Dans ce climat, il n’est pas exagéré d’affirmer que nous assistons à la mise en scène d’une sorte de coup d’État en douceur, en continu, mené principalement par les hautes instances de la magistrature en collusion avec certains secteurs du monde des affaires et de la police, et orchestré politiquement par les partis de la droite espagnole. Son objectif est de délégitimer le gouvernement présidé par le socialiste Pedro Sánchez, tout en opérant un virage politique vers la droite et en procédant à un ajustement constitutionnel centraliste, autoritaire et antisocial. Le point culminant le plus récent de ce complot putschiste a été le procès-spectacle intenté par la Cour suprême contre Álvaro García Ortiz, ancien procureur général de l’État, d’orientation progressiste, procès qui s’est soldé par sa condamnation sans que le verdict soit connu à ce jour, dans un cas évident de lawfare (utilisation stratégique du droit pour mener une persécution)[1].
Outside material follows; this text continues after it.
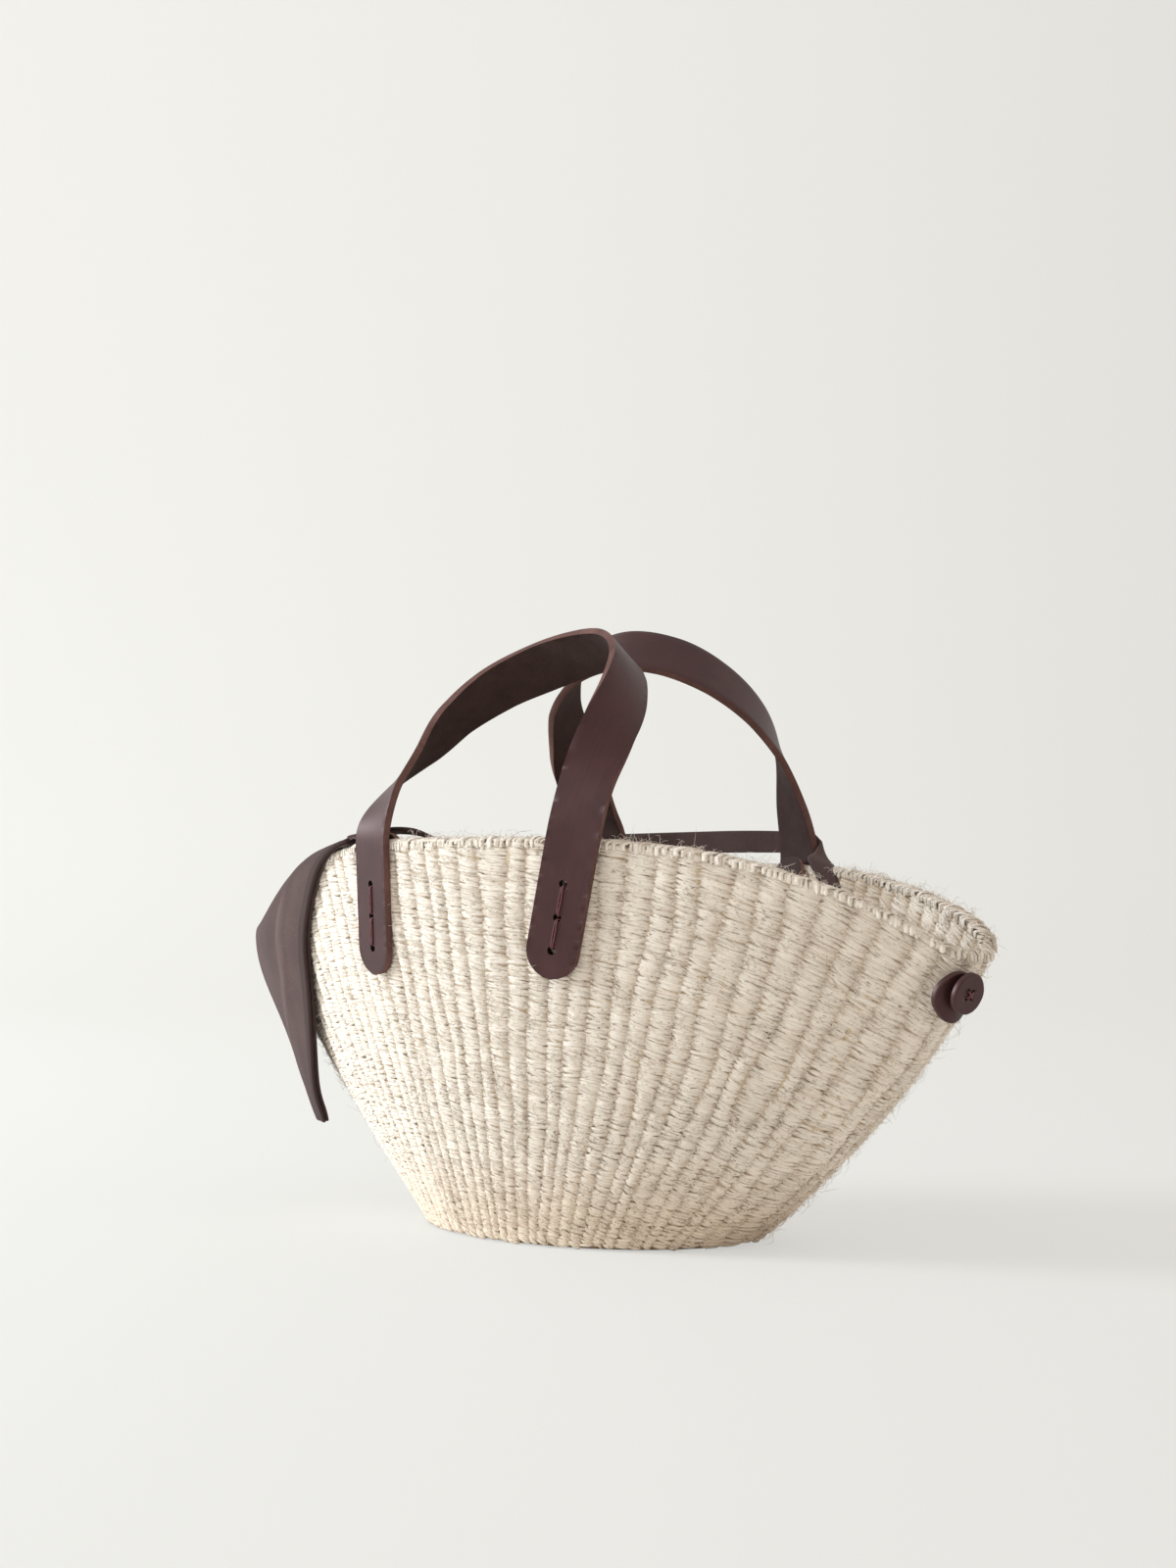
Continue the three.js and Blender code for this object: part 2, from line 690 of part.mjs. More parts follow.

Cette situation est alimentée par les médias de droite dans un contexte général de passivité et de démobilisation du mouvement populaire, à quelques exceptions près, comme le mouvement de solidarité avec la Palestine ou celui de la défense des droits nationaux basques. À l’occasion de ces deux commémorations, des événements de divers types ont proliféré, mettant en évidence un degré élevé d’agressivité et de mobilisation de la droite extrême centraliste représentée par le Parti populaire (PP), dont les propositions et le discours sont de plus en plus difficiles à différencier de ceux de l’extrême droite trumpiste de Vox, qui est en pleine ascension. Dans les deux cas, il existe une vision révisionniste de la dictature franquiste qu’ils refusent de condamner, tandis que dans leurs rangs ou dans leur entourage les nostalgiques des «bonnes années du franquisme» commencent à se multiplier.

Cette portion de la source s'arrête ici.